The realist has an excellent explanation for the persistence of The Ship. There is some objective, abstract pattern of a ship, and even if the atoms change along with the planks, the form remains the same. The structural pattern is not physical, yet it is mind-independent.
To (most) realists, we humans do have our own conceptual criteria and classification schemes. Patterns do exist in the mind, but sometimes, the patterns in our mind correspond to patterns in the world. Sometimes, the abstract forms in our mind match the abstract forms in the world. In fact, when we have “true beliefs”, it means our mental structures are mirroring real-world structures.
This is not meant as a rigorous defense of realism, rather it’s just a helpful way to understand the argument. A longer defense can be read here.
Does your position hold up if you eliminate a goal-directed participant in the system and instead acknowledge that things in the universe - including ourselves are emergent?
Your perspective is consistent with religious and traditional scientific perspectives that everything in the universe is ruled by God-like laws. The laws characteristic of physics and biology owe their appeal to their religious pedigree.
When you state that the ship's "atoms really are glued together" there is the inference that something or someone is doing the gluing. Ships are built by people who might use glue, but without a goal directed participant there is no glue. A natural object, like a constellation, is not static and "held together" but is dynamic, perhaps over time getting swallowed into a black hole.
Remove the idea of a goal-directed organizer who makes sense of the "behavior" of defined objects, including The Ship and what remains is truly mind-independent. The persistent categorizations and "relationships" you rely on for your argument, disappear.

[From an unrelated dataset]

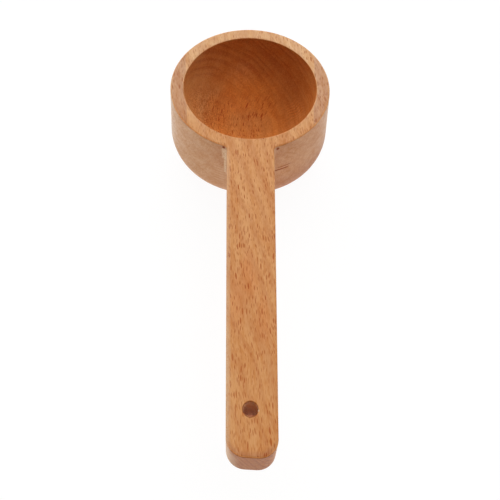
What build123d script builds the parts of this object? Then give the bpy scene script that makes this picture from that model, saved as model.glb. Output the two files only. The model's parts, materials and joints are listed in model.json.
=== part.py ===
from build123d import *
import os

# A beech measuring scoop: a round cup with a bowl turned into it, and a bar handle whose top
# face is level with the rim. The origin is the centre of the cup's flat base, +Z is up and the
# handle runs along -Y. All sizes are in millimetres.

# Cup
rim_radius = 26.0          # outside of the wall, at the rim
cup_height = 28.5
base_spread = 1.4          # how much further out the wall line is at the base than at the rim
foot_rounding = 9.0        # between the wall and the flat base
rim_wall = 4.3             # thickness of the wall at the rim
floor_thickness = 6.5      # under the deepest point of the bowl
lip_rounding = 0.3         # inner edge of the rim

# Handle: a bar that narrows a little towards its end, which is sanded a little askew
handle_reach = 120.3       # from the cup's axis to the handle's end, on the longer right side
end_slant = 0.75           # how much shorter the left side is
handle_root_width = 14.8
handle_tip_width = 13.0
handle_thickness = 13.0
left_corner_radius = 5.1   # the end's two corners, seen from above
right_corner_radius = 4.8
edge_rounding = 0.5        # long edges, top and bottom, and the outer edge of the rim
root_rounding = 1.4        # hollow corner where the handle meets the cup's wall

# Hanging hole near the handle's end
hole_diameter = 3.9
hole_from_end = 12.5
hole_offset = 0.4          # how far left of the handle's middle it is drilled
hole_easing = 0.1          # rounding of the hole's two edges

# Joint: the handle's root is let into the wall of the cup and has a stub tenon
housing_depth = 1.2        # how deep the root is let in, from the outside of the rim
housing_margin = 0.4       # what the housing leaves round the root's hollow corners
tenon_width = 8.0
tenon_height = 6.0
tenon_length = 1.8
tenon_rounding = 1.0       # the tenon's long corners
glue_gap = 0.1             # round the tenon in its mortise

# One overrun for every helper that passes through a surface
overrun = 5.0

# Sizes and places that follow from the ones above
base_radius = rim_radius + base_spread
bowl_radius = rim_radius - rim_wall
handle_bottom = cup_height - handle_thickness
handle_middle = cup_height - handle_thickness / 2
hole_y = hole_from_end - handle_reach
housing_radius = rim_radius - housing_depth
housing_half_width = handle_root_width / 2 + root_rounding + housing_margin
housing_bottom = handle_bottom - root_rounding - housing_margin
tenon_tip = housing_radius - tenon_length


# The whole form, shaped in one go so that its edges run on across the joint
with BuildPart() as blank:
    # Outside of the cup
    with BuildSketch(Plane.XZ) as wall_profile:
        with BuildLine():
            Polyline(
                (0, 0),
                (base_radius, 0),
                (rim_radius, cup_height),
                (0, cup_height),
                close=True,
            )
        make_face()
        foot = wall_profile.vertices().group_by(Axis.Y)[0].sort_by(Axis.X)[-1]
        fillet(foot, foot_rounding)
    revolve(axis=Axis.Z)

    # Bar of the handle, with its end corners rounded
    with BuildSketch(Plane.XY.offset(handle_bottom)) as bar_plan:
        with BuildLine():
            Polyline(
                (-handle_root_width / 2, -bowl_radius),
                (handle_root_width / 2, -bowl_radius),
                (handle_tip_width / 2, -handle_reach),
                (-handle_tip_width / 2, end_slant - handle_reach),
                close=True,
            )
        make_face()
        fillet(bar_plan.vertices().sort_by(Axis.Y)[0], right_corner_radius)
        left_side = bar_plan.vertices().filter_by_position(Axis.X, -handle_root_width, 0)
        fillet(left_side.sort_by(Axis.Y)[0], left_corner_radius)
    extrude(amount=handle_thickness)

    # Lower edges of the bar, from one side of the root round its end to the other
    lower_edges = blank.edges().filter_by_position(Axis.Z, handle_bottom, handle_bottom)
    fillet(lower_edges.filter_by_position(Axis.Y, -handle_reach, -base_radius), edge_rounding)

    # Hollow corner round the root: both its sides and its underside
    root_edges = blank.edges().filter_by_position(Axis.Y, -base_radius, -bowl_radius)
    root_edges = root_edges.filter_by_position(
        Axis.Z, handle_bottom, cup_height, inclusive=(True, False)
    )
    fillet(root_edges, root_rounding)

    # Outer edge of the rim and of the handle's top, in one run
    fillet(blank.faces().sort_by(Axis.Z)[-1].outer_wire().edges(), edge_rounding)

    # Bowl: one round arc, level at the deepest point, that runs up to the lip
    with BuildSketch(Plane.XZ):
        with BuildLine():
            TangentArc((0, floor_thickness), (bowl_radius, cup_height), tangent=(1, 0))
            Polyline((bowl_radius, cup_height), (0, cup_height), (0, floor_thickness))
        make_face()
    revolve(axis=Axis.Z, mode=Mode.SUBTRACT)
    fillet(blank.faces().sort_by(Axis.Z)[-1].inner_wires().edges(), lip_rounding)

    # Hanging hole, with both its edges eased
    with Locations((-hole_offset, hole_y, cup_height)):
        Hole(hole_diameter / 2)
    fillet(blank.edges(Select.LAST).filter_by(GeomType.CIRCLE), hole_easing)

# The space that the handle takes: the bar, its hollow corners and its seat in the cup's wall
with BuildPart() as handle_space:
    with BuildSketch(Plane.XY.offset(housing_bottom)):
        Rectangle(2 * housing_half_width, handle_reach + overrun, align=(Align.CENTER, Align.MAX))
        Circle(housing_radius, mode=Mode.SUBTRACT)
    extrude(amount=cup_height - housing_bottom + overrun)

# Handle: its share of the form, with a stub tenon on the hollow shoulder
with BuildPart() as handle:
    add(blank.part)
    add(handle_space.part, mode=Mode.INTERSECT)
    with BuildSketch(Plane.XZ.offset(tenon_tip)):
        with Locations((0, handle_middle)):
            RectangleRounded(tenon_width, tenon_height, tenon_rounding)
    extrude(amount=rim_radius - tenon_tip)

# Cup: the rest of the form, with the housing and the blind mortise in its wall
with BuildPart() as cup:
    add(blank.part)
    add(handle_space.part, mode=Mode.SUBTRACT)
    with BuildSketch(Plane.XZ.offset(tenon_tip - glue_gap)):
        with Locations((0, handle_middle)):
            RectangleRounded(
                tenon_width + 2 * glue_gap, tenon_height + 2 * glue_gap, tenon_rounding + glue_gap
            )
    extrude(amount=rim_radius - tenon_tip, mode=Mode.SUBTRACT)

cup.part.label = "cup"
handle.part.label = "handle"

os.makedirs("parts", exist_ok=True)
export_step(cup.part, "parts/cup.step")
export_step(handle.part, "parts/handle.step")
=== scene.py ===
import json
import math

import bpy
from mathutils import Matrix, Vector


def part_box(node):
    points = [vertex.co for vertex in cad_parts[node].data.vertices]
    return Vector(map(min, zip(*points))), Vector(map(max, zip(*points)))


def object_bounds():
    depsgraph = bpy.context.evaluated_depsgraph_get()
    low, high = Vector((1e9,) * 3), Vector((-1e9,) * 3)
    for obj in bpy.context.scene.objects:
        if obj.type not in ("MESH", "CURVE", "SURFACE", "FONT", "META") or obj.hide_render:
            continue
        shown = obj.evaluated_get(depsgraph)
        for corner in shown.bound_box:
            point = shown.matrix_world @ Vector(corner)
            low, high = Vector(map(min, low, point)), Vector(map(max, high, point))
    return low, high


# Looks for the beech measuring spoon. Everything is in metres, in the frame of the solids:
# the origin is the centre of the cup's flat base, +Z is up and the handle runs along -Y.
# Inside the material, lengths are in millimetres.

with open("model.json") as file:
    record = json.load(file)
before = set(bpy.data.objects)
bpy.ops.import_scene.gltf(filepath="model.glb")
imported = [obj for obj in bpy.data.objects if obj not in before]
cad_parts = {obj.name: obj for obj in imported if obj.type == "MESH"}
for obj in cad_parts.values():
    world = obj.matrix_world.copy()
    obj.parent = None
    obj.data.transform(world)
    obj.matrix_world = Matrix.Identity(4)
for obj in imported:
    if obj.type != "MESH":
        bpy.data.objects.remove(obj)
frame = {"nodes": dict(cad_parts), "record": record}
cad_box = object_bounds()

MM = 0.001                      # one millimetre in metres
WHITE = (1.0, 1.0, 1.0, 1.0)


# Sizes that the material and the camera need, in millimetres, from the frame where it has them

HOLE = next(mount for mount in frame["record"]["mounts"] if mount["name"] == "hanging_hole")
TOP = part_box("cup")[1].z / MM
HANDLE_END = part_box("handle")[0].y / MM
HOLE_X, HOLE_Y = (value / MM for value in HOLE["pos_m"][:2])
HOLE_RADIUS = HOLE["dims"]["r_mm"]
BOWL_RADIUS = 21.7
CUP_RADIUS = 26.0
EDGE_ROUNDING = 0.5
HANDLE_NARROWS = 0.0091         # how much the handle's side comes in, for each millimetre along it
HANDLE_LEFT = 7.6               # half its width, if its left side ran on to the cup's axis


# Node graphs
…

Us humans are unfamiliar with the perspective that nature and everything in the universe is emergent and not "organized" from the top down. The behavior of atoms is not "coordinated" but emergent in ways that are still, at their core, deeply mysterious.
Humility, characteristic of some religious traditions, is required to acknowledge what scientists have been revealing. The universe exists with or without us and certainly doesn't conform to our simplistic ways of thinking.
Exactly where did you get the idea that *all* nominalists/conceptualists think there is no mind-independent structure "out there" in the world?
Also, just because janitors of philosophy created certain categories doesn't mean we have to buy into them. E.g. they claim that "Hume is an empiricist, as opposed to a rationalist", but Hume didn't talk about himself that way at all, he never painted a dichotomy between rationality and observation, and indeed, it's quite insane to paint oneself as one or the other; actually rational people embrace both evidence and reasoning. Did Plato actually call himself "realist"? Or is this an interpretation created for him by janitors of philosophy?